News didn't travel fast in those days, and it was a long time before Turner learned that a negro regiment on the battlefield had voted to appropriate $5,000 to build the Lincoln institute at Jefferson City. Turner got busy and called a convention at the state capital, had 790 negroes there, and invited the general assembly to look on. That night members of the general assembly went down and donated $1,000 toward negro education.
A THAW GETS INTO THE GAME.
The outgrowth of Turner's Jefferson City convention was a bill in the general assembly to appropriate $15,000 to the negro educational movement, just as soon as the negroes themselves could certify to having a like capital in cash and real estate. The negroes sent Turner down East to beg money, and he got $1,000 in cash from a fellow named William Thaw down in Pittsburg, whose son afterward got into print for killing Stanford White on a New York roof garden. Begging did not suit Turner, and he returned to Missouri.
"This brings us to the convention of '70, when we Republicans got the balance of power in Missouri," said Turner with a chuckle, as he rubbed the rheumatism out of his aged joints. "That's where I met Carl Schurz of St. Louis. Mr. Schurz was in the senate. That's when the fifteenth amendment was put in operation.
"I was in that convention, backed up by 200 negro delegates, and I was in joint debate with Carl Schurz for three days. He wanted to enfranchise the Confederate veterans, and so did we negroes, but we kicked when Schurz wanted the bill to read for the benefit of white men only. With my 200 negroes I held the balance of power, and Mr. Schurs bolted the convention and the party."

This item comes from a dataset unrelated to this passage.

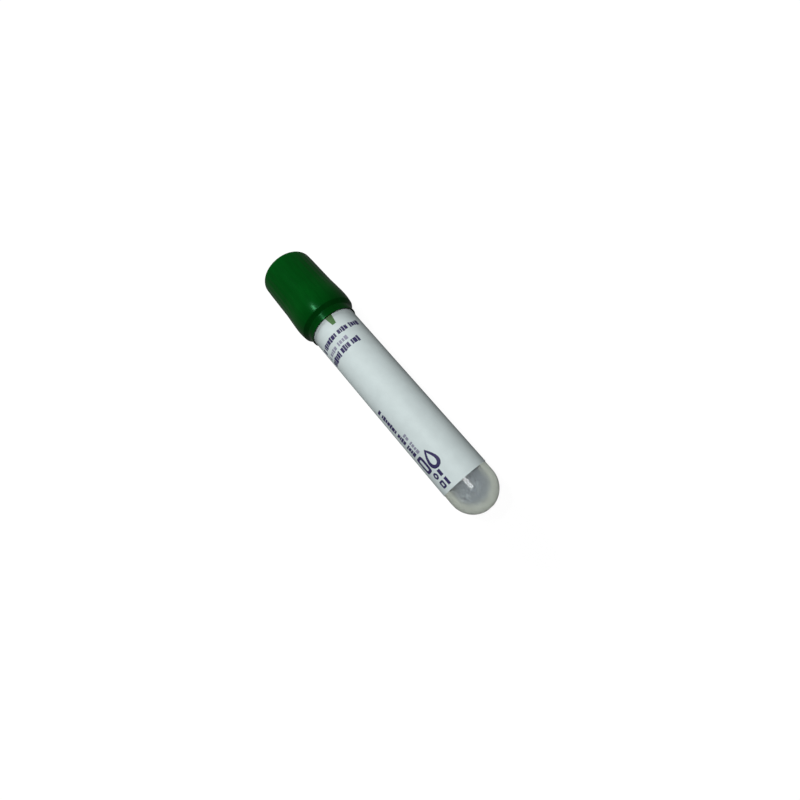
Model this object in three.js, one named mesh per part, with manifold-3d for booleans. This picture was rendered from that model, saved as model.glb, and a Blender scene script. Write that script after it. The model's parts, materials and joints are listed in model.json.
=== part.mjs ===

This convention and the memorable three days' debate with Carl Schurz got Turner into the limelight. Colonel R. T. Van Horn of Kansas City recommended him to President Grant, and the negro was sent as minister to Liberia. He stuck it out there for eight years, and then returned to St. Louis, where he was born into slavery, and became a lawyer. For twenty years he has been an attorney for the negroes of Indian Territory, and secured for them their treaty rights there.